Evidence for the importance of upper airway anatomy in obstructive sleep apnea is also found by examining the treatment options for this condition. Why do continuous positive airway pressure, weight loss, oral appliances, and upper airway surgery correct sleep apnea? Because each of these therapeutic options increases upper airway caliber. CPAP increases upper airway caliber threefold (17). Weight loss increases upper airway caliber by decreasing the size of the parapharyngeal fat pads and lateral pharyngeal walls (4). Oral appliances are believed to pull the jaw forward (18), and upper airway surgery clearly alters pharyngeal anatomy. The effectiveness of uvulopalatopharyngoplasty is debatable, but that is likely because it does not alter enough upper airway soft tissue anatomy (19). Maxillomandibular surgery that affects a greater proportion of the upper airway has been shown to have a high success rate in patients with sleep apnea (20).

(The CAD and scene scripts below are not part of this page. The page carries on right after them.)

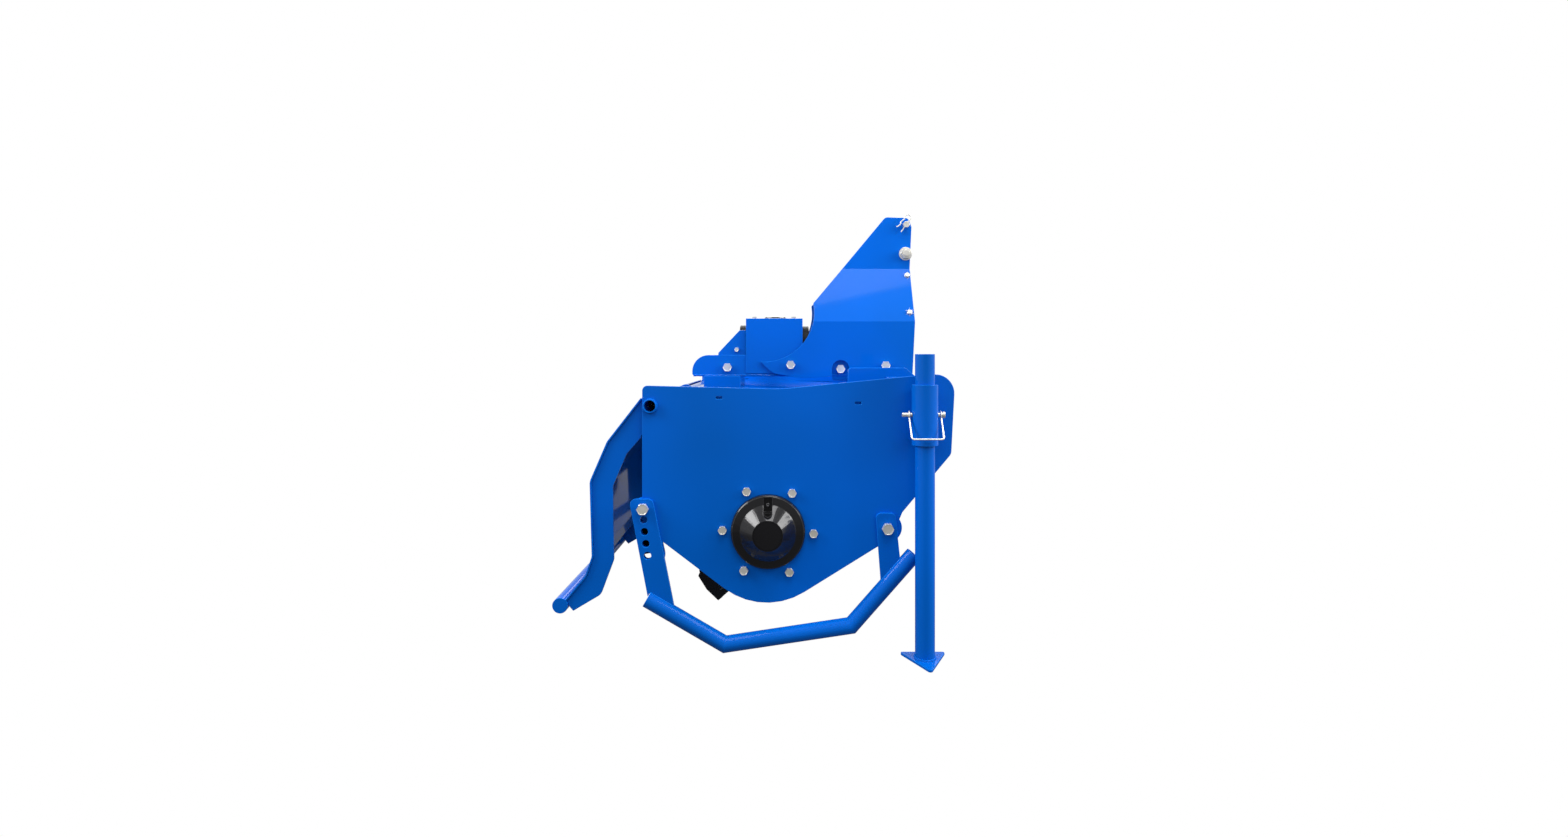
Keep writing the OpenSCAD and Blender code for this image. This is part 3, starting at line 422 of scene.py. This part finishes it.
def evenly(points, step, closed):
    line = [Vector(p) for p in points]
    if closed:
        line.append(line[0].copy())
    lengths = [(b - a).length for a, b in zip(line, line[1:])]
    total = sum(lengths)
    count = max(3, round(total / step))
    out = []
    leg, done = 0, 0.0
    for i in range(count + (0 if closed else 1)):
        want = total * i / count
        while leg < len(lengths) - 1 and done + lengths[leg] < want:
            done += lengths[leg]
            leg += 1
        out.append(line[leg].lerp(line[leg + 1], (want - done) / lengths[leg]))
    return out, total / count


def sweep(bm, points, up, radiusAt, sides, closed):
    rows = []
    n = len(points)
    for i, p in enumerate(points):
        before = points[i - 1] if closed or i else p
        after = points[(i + 1) % n] if closed or i < n - 1 else p
        along = (after - before).normalized()
        side = along.cross(up).normalized()
        lift = side.cross(along).normalized()
        r = radiusAt(i)
        rows.append([bm.verts.new(p + r * (math.cos(t) * side + math.sin(t) * lift))
                     for t in (2 * math.pi * k / sides for k in range(sides))])
    pairs = list(zip(rows, rows[1:])) + ([(rows[-1], rows[0])] if closed else [])
    for low, high in pairs:
        for k in range(sides):
            m = (k + 1) % sides
            bm.faces.new((low[k], low[m], high[m], high[k]))
    if not closed:
        bm.faces.new(tuple(reversed(rows[0])))
        bm.faces.new(tuple(rows[-1]))


# Fasteners

boltShape = {
    "face": 0.75, "faceHigh": 0.12, "headHigh": 0.65, "corner": 0.87, "chamfer": 0.81,
    "washer": 1.05, "washerHigh": 0.15, "nutHigh": 0.8, "endHigh": 0.2, "samples": 48,
    "dish": (0.70, 0.66, 0.03), "shank": 0.5, "shankEnd": 0.46, "lead": 0.04, "shankSamples": 24,
    "rim": 0.03, "pitch": 0.125, "root": 0.44, "tip": 0.40, "inNut": 0.1, "past": 0.5,
}
boltSizes = (0.008, 0.012, 0.016, 0.020)


def hexLevels(m, low, high, bottomToo):
    b = boltShape
    flat = b["corner"] * m * math.cos(math.pi / 6)
    steps = [k / 4 * (b["corner"] - b["chamfer"]) * m for k in range(5)]
    top = [(high - d / math.sqrt(3), hexagon(flat, b["chamfer"] * m + d)) for d in reversed(steps)]
    base = [(low + d / math.sqrt(3), hexagon(flat, b["chamfer"] * m + d)) for d in steps]
    return (base if bottomToo else [(low, hexagon(flat, m))]) + top


def addHead(bm, place, m):
    b = boltShape
    seat = b["faceHigh"] * m
    lathe(bm, place, [(0, b["face"] * m), (seat, b["face"] * m)], b["samples"])
    high = seat + b["headHigh"] * m
    outer, inner, deep = (share * m for share in b["dish"])
    levels = hexLevels(m, seat, high, False) + [(high, outer), (high - deep, inner)]
    lathe(bm, place, levels, b["samples"])


def addShank(bm, place, m, low, high):
    b = boltShape
    r = b["shank"] * m
    levels = [(low, b["shankEnd"] * m), (low + b["lead"] * m, r), (high, r)]
    lathe(bm, place, levels, b["shankSamples"])


def addNutEnd(bm, place, m, grip):
    b = boltShape
    low = -grip - b["washerHigh"] * m
    w = b["washer"] * m
    rim = b["rim"] * m
    lathe(bm, place, [(low, w - rim), (low + rim, w), (-grip - rim, w), (-grip, w - rim)], b["samples"])
    nutLow = low - b["nutHigh"] * m
    lathe(bm, place, hexLevels(m, nutLow, low, True), b["samples"])
    end = nutLow - b["endHigh"] * m
    pitch = b["pitch"] * m
    ridges = [(end, b["tip"] * m)]
    z = end + b["lead"] * m
    while z < nutLow - 0.25 * pitch:
        ridges += [(z, b["shank"] * m), (z + pitch / 2, b["root"] * m)]
        z += pitch
    lathe(bm, place, ridges + [(nutLow + b["inNut"] * m, b["shank"] * m)], b["shankSamples"])


def nearestSize(width):
    fits = [(abs(width - 2 * boltShape["washer"] * m), m, True) for m in boltSizes]
    fits += [(abs(width - 2 * boltShape["corner"] * m), m, False) for m in boltSizes]
    return min(fits)[1:]


def fineBolts(node):
    source = mergedCopy(node)
    bm = bmesh.new()
    headHigh = boltShape["faceHigh"] + boltShape["headHigh"]
    for low, high in islandBoxes(source):
        size = high - low
        middle = (low + high) / 2
        m, nutted = nearestSize(size.x)
        if size.z > size.y:
            seat = Vector((middle.x, middle.y, high.z - headHigh * m))
            place = Matrix.Translation(seat)
            length = size.z
        else:
            side = 1 if middle.y > 0 else -1
            outer = high.y if side > 0 else -low.y
            seat = Vector((middle.x, side * (outer - headHigh * m), middle.z))
            place = Matrix.Translation(seat) @ Matrix.Rotation(-side * math.pi / 2, 4, "X")
            length = size.y
        addHead(bm, place, m)
        under = length - headHigh * m
        if nutted:
            past = boltShape["washerHigh"] + boltShape["nutHigh"] + boltShape["endHigh"]
            grip = under - past * m
            addShank(bm, place, m, -grip - boltShape["past"] * m, 0)
            addNutEnd(bm, place, m, grip)
        else:
            addShank(bm, place, m, -under, 0)
    source.free()
    finishPiece(bm, node + "Turned", bodyOf[node], slotOf[node], (node,))


# Weld beads

weld = {
    "radius": 0.0032, "thin": 0.0022, "ripple": 0.0042, "depth": 0.16, "drift": 0.06,
    "step": 0.0013, "sides": 8, "off": 0.001, "lift": 0.0005, "short": 0.004,
}
standShape = {"foot": 0.0065, "radius": 0.0225}


def weldBead(bm, points, up, closed, radius=None):
    r = radius or weld["radius"]
    line, step = evenly(points, weld["step"], closed)
    wave = 2 * math.pi * step / weld["ripple"]

    def radiusAt(i):
        drift = math.sin(0.37 * i + 1.3 * math.sin(0.11 * i))
        return r * (1 + weld["depth"] * math.sin(wave * i) + weld["drift"] * drift)
    sweep(bm, line, up, radiusAt, weld["sides"], closed)


def circlePoints(centre, r, across, along, count=72):
    return [centre + r * (math.cos(t) * across + math.sin(t) * along)
            for t in (2 * math.pi * k / count for k in range(count))]


def weldRing(bm, x, y, z, r, radius=None):
    # A bead around a tube that runs across the machine
    weldBead(bm, circlePoints(Vector((x, y, z)), r, xAxis, zAxis), yAxis, True, radius)


def tubeOf(node):
    low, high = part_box(node)
    middle = (low + high) / 2
    return middle.x, middle.z, (high.z - low.z) / 2


def addFrameWelds():
    bm = bmesh.new()
    off, lift, short = weld["off"], weld["lift"], weld["short"]
    plateIn, plateOut = (corner.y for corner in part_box("left_side_plate"))

    x, z, r = tubeOf("axle_tube")
    for y in (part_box("left_saddle")[1].y + off, plateIn - off):
        weldRing(bm, x, y, z, r)

    x, z, r = tubeOf("hinge_tube")
    for side in (-1, 1):
        weldRing(bm, x, side * (plateOut + off), z, r, weld["thin"])

    for name in ("left_saddle", "right_saddle"):
        low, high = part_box(name)
        for y in (low.y, high.y):
            foot = low.z + lift
            weldBead(bm, [(low.x + short, y, foot), (high.x - short, y, foot)], yAxis, False)

    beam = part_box("front_beam")
    for name in ("left_hitch_bracket", "right_hitch_bracket"):
        for y in sorted((corner.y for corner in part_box(name)), key=abs, reverse=True):
            weldBead(bm, [
                (beam[1].x + lift, y, beam[0].z + short), (beam[1].x + lift, y, beam[1].z + lift),
                (beam[0].x, y, beam[1].z + lift)], yAxis, False)
    finishPiece(bm, "frameWelds", "frame", "blue_paint")


def addFootWelds():
    bm = bmesh.new()
    low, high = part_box("stand_sleeves")
    y = joints["left_bail_swing"]["pos_m"][1]
    for side in (-1, 1):
        centre = Vector(((low.x + high.x) / 2, side * y, standShape["foot"]))
        weldBead(bm, circlePoints(centre, standShape["radius"], xAxis, yAxis), zAxis, True)
    finishPiece(bm, "footWelds", "frame", "blue_paint")


def addRotorWelds():
    flanges = mergedCopy("tine_flanges")
    r = tubeOf("rotor_tube")[2]
    bm = bmesh.new()
    for low, high in islandBoxes(flanges):
        for y in (low.y - weld["off"], high.y + weld["off"]):
            weldRing(bm, rotorAxis.x, y, rotorAxis.z, r)
    flanges.free()
    finishPiece(bm, "rotorWelds", "rotor", "black_paint")


# Hairpin clip on the top link pin

clipShape = {
    "wire": 0.0019, "sides": 12, "step": 0.0012, "turn": math.radians(35),
    "low": -0.028, "top": 0.022, "legSteps": 8,      # the straight leg, through the pin
    "ring": 0.0089, "arc": math.radians(200), "arcSteps": 21,
    # the sprung leg, from the ring's end
    "bends": [
        (0.0016, -0.004), (0.0022, -0.009), (0.0000, -0.014), (-0.0012, -0.020),
        (0.0010, -0.026), (0.0016, -0.031), (-0.0010, -0.037), (-0.0040, -0.042),
    ],
}


def addClip():
    c = clipShape
    low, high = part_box("hairpin_clip")
    pinLow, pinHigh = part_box("top_link_pin")
    centre = (pinLow + pinHigh) / 2
    centre.y = (low.y + high.y) / 2
    leg = c["top"] - c["low"]
    path = [(0, c["low"] + leg * k / c["legSteps"]) for k in range(c["legSteps"] + 1)]
    for k in range(1, c["arcSteps"] + 1):
        t = c["arc"] * k / c["arcSteps"]
        path.append((c["ring"] * (math.cos(t) - 1), c["top"] + c["ring"] * math.sin(t)))
    x, z = path[-1]
    path += [(x + dx, z + dz) for dx, dz in c["bends"]]
    turn = Matrix.Rotation(c["turn"], 3, "Y")
    points, step = evenly([centre + turn @ Vector((px, 0, pz)) for px, pz in path], c["step"], False)
    bm = bmesh.new()
    sweep(bm, points, yAxis, lambda i: c["wire"], c["sides"], False)
    finishPiece(bm, "wireClip", "frame", "zinc_plate", ("hairpin_clip",), False)


# Build

materials = makeMaterials()
addCamera()
addStudio()
print("stage: camera, light and materials")

for name, obj in nodes.items():
    obj.data.materials.clear()
    obj.data.materials.append(materialOf(name))
    obj.data.set_sharp_from_angle(angle=smoothAngle)

boltNodes = ("hub_bolts", "mast_bolts", "skid_bolts", "case_bolts")
for name in boltNodes:
    fineBolts(name)
print("stage: bolts")

softWidth = {
    "zinc_plate": 0.0006, "machined_steel": 0.0005, "bronze": 0.0005, "seal_rubber": 0.0005,
    "black_paint": 0.0010, "blue_paint": 0.0010,
}
asDrawn = ("hairpin_clip", "right_bail", "left_bail") + boltNodes
for name in nodes:
    if name not in asDrawn:
        softened(name, softWidth[slotOf[name]])
print("stage: softened edges")

addRotorWelds()
addFrameWelds()
addFootWelds()
addClip()
print("stage: welds and clip")
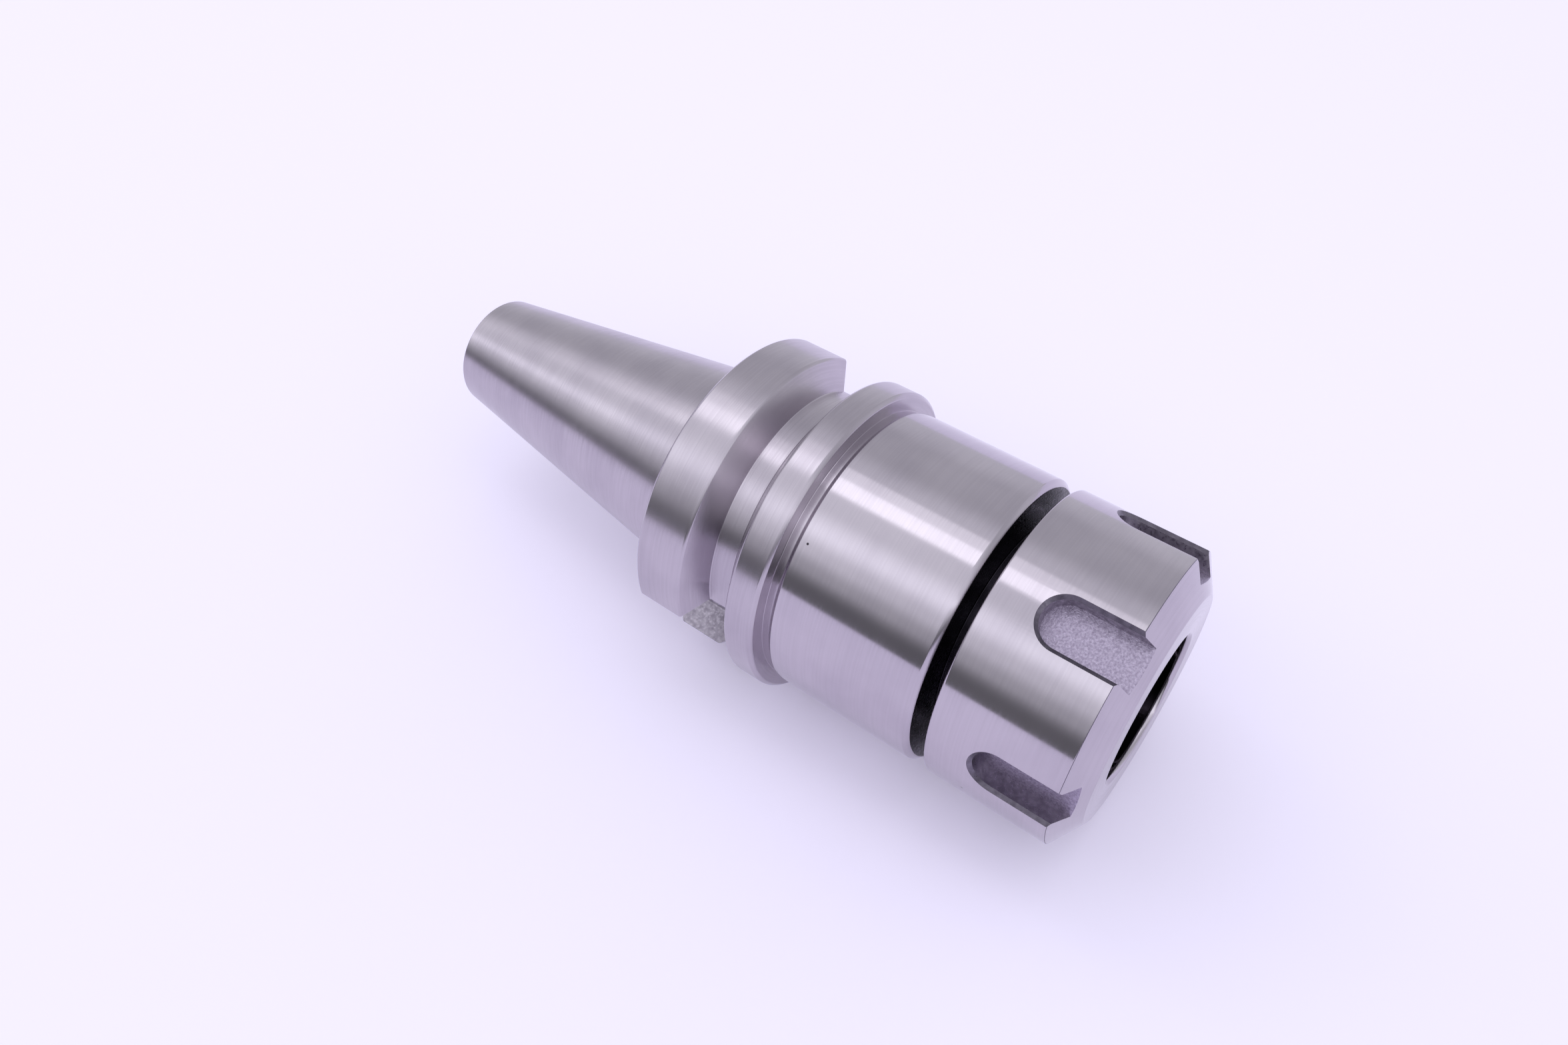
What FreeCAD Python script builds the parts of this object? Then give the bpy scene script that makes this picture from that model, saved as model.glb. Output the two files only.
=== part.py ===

Even Charles Dickens in 1836 in The Pickwick Papers recognized that sleep apnea was an anatomic disorder in his detailed description of the “fat boy Joe”:

and on the box sat a fat and red faced boy, in a state of somnolency … “Joe!—damn that boy, he's gone to sleep again.” … The fat boy rolled slowly off the box … “Joe, Joe!” said the stout gentleman. “Damn that boy, he's gone to sleep again. Be good enough to pinch him, sir–in the leg, nothing else wakes him … Joe! Joe!” … [He] taps on the head with a stick, and the fat boy, with some difficulty, roused from his lethargy. “Come hand in the eatables.” There was something in the sound of the last word which roused the unctuous boy. He jumped up and the leaden eyes, which twinkled behind his mountainous cheeks, leered horribly upon the food…

Even Dickens was able to connect obesity and symptoms of sleep apnea well before the modern medical era.

Is obstructive sleep apnea an anatomic disorder? Of course it is; enough said.